Hmm. I’ve been told that too when I’ve played ball sports over the years. I was curious to learn more so I read on…

 

Ball, What Ball?

 

This new research reported that the tennis ball, if hit at an average of 110 mph, moves at a speed that is too fast for our eye-brain connection to process.

The player loses sight of the ball when it’s around 15 feet (or 5 metres) away — meaning they stop being able to see it while it’s still on their opponent’s side of the net.

If we can’t see the ball, then how can we respond?

 

Act; Don’t Think

 

Tennis players, like many athletes, operate from instinct. They know where the ball is going to be and they move there on autopilot. Their subconscious is so well-trained they don’t need to think.

“I tell all my coaches this,” said Andy Murray. “I play better when I’m not trying to over-think what the ball’s going to do.”

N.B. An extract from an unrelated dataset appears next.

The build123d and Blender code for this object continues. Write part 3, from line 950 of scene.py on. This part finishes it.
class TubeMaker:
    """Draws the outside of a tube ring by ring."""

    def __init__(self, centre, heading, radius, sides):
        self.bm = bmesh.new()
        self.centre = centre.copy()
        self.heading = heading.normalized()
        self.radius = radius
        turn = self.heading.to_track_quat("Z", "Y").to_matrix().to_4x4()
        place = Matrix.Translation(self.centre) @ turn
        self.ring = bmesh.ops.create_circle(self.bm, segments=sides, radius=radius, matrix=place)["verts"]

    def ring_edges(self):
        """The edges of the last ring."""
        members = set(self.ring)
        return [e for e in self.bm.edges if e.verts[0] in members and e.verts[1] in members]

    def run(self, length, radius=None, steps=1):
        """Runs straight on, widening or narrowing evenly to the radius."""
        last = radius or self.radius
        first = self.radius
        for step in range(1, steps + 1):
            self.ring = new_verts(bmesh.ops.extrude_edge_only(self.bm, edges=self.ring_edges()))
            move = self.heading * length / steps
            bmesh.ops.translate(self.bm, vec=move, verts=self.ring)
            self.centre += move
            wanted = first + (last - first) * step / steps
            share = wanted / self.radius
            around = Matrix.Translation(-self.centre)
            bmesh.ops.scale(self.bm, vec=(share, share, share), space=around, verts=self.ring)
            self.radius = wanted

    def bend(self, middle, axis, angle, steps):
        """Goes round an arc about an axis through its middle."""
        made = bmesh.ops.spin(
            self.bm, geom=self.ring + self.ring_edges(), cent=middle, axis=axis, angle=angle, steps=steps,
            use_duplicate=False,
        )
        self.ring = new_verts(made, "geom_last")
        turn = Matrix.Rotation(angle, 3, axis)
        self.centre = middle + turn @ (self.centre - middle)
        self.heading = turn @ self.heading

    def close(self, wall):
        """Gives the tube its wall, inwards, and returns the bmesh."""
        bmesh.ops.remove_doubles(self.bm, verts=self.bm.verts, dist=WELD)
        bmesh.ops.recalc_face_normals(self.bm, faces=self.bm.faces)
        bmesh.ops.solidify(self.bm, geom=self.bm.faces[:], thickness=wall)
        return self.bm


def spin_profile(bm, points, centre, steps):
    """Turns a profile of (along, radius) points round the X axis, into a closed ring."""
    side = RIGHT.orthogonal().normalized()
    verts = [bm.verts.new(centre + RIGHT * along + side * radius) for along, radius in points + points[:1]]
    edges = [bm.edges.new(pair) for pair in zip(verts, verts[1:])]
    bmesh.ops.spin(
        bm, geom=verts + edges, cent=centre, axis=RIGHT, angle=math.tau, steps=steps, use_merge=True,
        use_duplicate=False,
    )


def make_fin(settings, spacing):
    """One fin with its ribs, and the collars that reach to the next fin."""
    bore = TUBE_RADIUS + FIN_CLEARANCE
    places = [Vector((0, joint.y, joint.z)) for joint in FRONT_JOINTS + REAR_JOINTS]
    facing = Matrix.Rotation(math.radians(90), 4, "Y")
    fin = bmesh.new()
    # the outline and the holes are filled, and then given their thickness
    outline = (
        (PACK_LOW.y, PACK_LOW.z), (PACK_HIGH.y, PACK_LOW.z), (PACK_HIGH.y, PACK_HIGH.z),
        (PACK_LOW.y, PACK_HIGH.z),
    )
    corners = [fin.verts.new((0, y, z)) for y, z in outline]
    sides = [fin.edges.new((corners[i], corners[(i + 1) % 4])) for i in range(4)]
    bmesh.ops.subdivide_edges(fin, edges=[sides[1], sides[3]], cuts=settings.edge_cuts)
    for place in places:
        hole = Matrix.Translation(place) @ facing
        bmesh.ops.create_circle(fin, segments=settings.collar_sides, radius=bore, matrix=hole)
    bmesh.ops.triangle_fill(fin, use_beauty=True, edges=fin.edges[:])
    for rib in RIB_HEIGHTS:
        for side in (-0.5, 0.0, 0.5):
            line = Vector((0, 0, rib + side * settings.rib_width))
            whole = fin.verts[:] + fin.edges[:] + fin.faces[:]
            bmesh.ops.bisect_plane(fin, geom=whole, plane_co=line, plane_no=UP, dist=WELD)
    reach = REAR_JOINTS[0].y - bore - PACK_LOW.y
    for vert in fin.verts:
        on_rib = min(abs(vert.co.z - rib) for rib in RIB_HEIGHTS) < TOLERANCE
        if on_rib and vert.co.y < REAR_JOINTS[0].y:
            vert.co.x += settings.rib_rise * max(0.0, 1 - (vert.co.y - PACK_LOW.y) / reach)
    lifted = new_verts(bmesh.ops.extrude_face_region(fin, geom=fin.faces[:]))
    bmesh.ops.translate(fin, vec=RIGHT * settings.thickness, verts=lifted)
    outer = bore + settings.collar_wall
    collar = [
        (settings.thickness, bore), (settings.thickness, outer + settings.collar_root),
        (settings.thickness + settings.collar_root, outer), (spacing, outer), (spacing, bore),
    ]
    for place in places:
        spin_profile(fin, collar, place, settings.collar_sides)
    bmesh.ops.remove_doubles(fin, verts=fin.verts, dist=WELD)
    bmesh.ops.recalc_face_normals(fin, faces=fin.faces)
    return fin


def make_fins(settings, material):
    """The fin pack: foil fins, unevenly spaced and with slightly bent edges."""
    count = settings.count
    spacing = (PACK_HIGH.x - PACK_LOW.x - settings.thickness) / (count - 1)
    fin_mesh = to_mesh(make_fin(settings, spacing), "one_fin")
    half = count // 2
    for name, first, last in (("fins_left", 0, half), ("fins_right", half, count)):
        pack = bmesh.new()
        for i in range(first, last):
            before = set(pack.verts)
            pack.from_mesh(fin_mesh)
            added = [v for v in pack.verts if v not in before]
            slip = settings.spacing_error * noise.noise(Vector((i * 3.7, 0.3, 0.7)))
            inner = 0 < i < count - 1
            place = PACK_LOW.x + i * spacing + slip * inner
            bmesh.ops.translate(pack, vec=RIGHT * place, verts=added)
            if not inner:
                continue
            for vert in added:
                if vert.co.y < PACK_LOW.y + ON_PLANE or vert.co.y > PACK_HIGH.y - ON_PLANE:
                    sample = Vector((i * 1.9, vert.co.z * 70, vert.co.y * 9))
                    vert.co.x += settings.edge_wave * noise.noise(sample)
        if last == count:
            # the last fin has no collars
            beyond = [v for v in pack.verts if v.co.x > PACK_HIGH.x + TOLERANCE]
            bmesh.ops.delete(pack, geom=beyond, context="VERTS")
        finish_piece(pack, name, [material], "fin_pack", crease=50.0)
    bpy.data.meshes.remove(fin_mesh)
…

I nodded along as I read; it seems obvious to me from my experience with clients who come to me for all manner of professional performance challenges and dreams. I may not use the word ‘over-thinking’ but it’s often present in the underlying sub-text of our conversations.

Turns out it’s as true for those Wimbledon champions (and wannabe champs) as it is for you and me: too much ‘thinking’ doesn’t help our performance.

But that’s not all…

 

We Sometimes Get in Our Own Way

 

What can happen, however, if we succumb to the thinking, is that we get in our own way.

The tennis player who thinks he or she knows best, and tries to ‘figure out’ where the ball’s going to be, is simply getting in the way of his or her carefully honed instinct. The brain gets confused, and the potential to hit a bad shot goes way up.

I know it’s counter-intuitive to all us smart people, but our conscious brain really isn’t our friend most of the time.

 

Second Guess; Second Place

 

In a tennis match, there are only two places: you win or you lose.

All that second-guessing about the ball is likely to put you in the latter.

But, what about in life? How do we get to the place of having a carefully honed instinct? And where do we look if we’re not looking at the ball?

The first question is easy. We do, we learn, we explore, we practice. (Keep your eye out for next week’s email because I’m going to talk more about this topic.)

The second question is easy too…

 

Keep Your Eye on the Ball!

 

“Uhhhh??? But, I thought you said don’t look at the ball??”

Nope, I didn’t exactly say that… I said that your conscious brain is giving you poor information, so don’t believe what it’s telling you. Trust your instinct, trust the practice, trust your body to know best…

…and still follow the ball.

The tennis study concluded by sharing that, even though players aren’t seeing the ball, the cameras that followed their eye movements showed that they still look at the ball.

This is partly training, all those years of coaching advice. It’s also partly about removing distraction and finding focus. If they were to look elsewhere, that could give their brain too much information to process; leading to confusion.

 

Look in the Direction You Want to Move

 

The tennis players look at the ball, not to see it, but because that’s where they want to move.

It’s the same for us. Look in the direction of what you want to create. Just know that you’re not looking to see, you’re looking to stay focused. You’re looking to build momentum, and to stay out of distraction.

Interesting stuff this tennis! There’s so much in sport that relates to life and business. (which gives me, as if I needed it, an excuse to watch more tennis.)

If you’re a fan, then enjoy the tennis, or otherwise enjoy your sport of choice. And remember, even when the players look as if they’re watching the ball, they’re really letting their intuition and instincts about what they already know take over.

That sounds like a recipe for success in tennis and in life!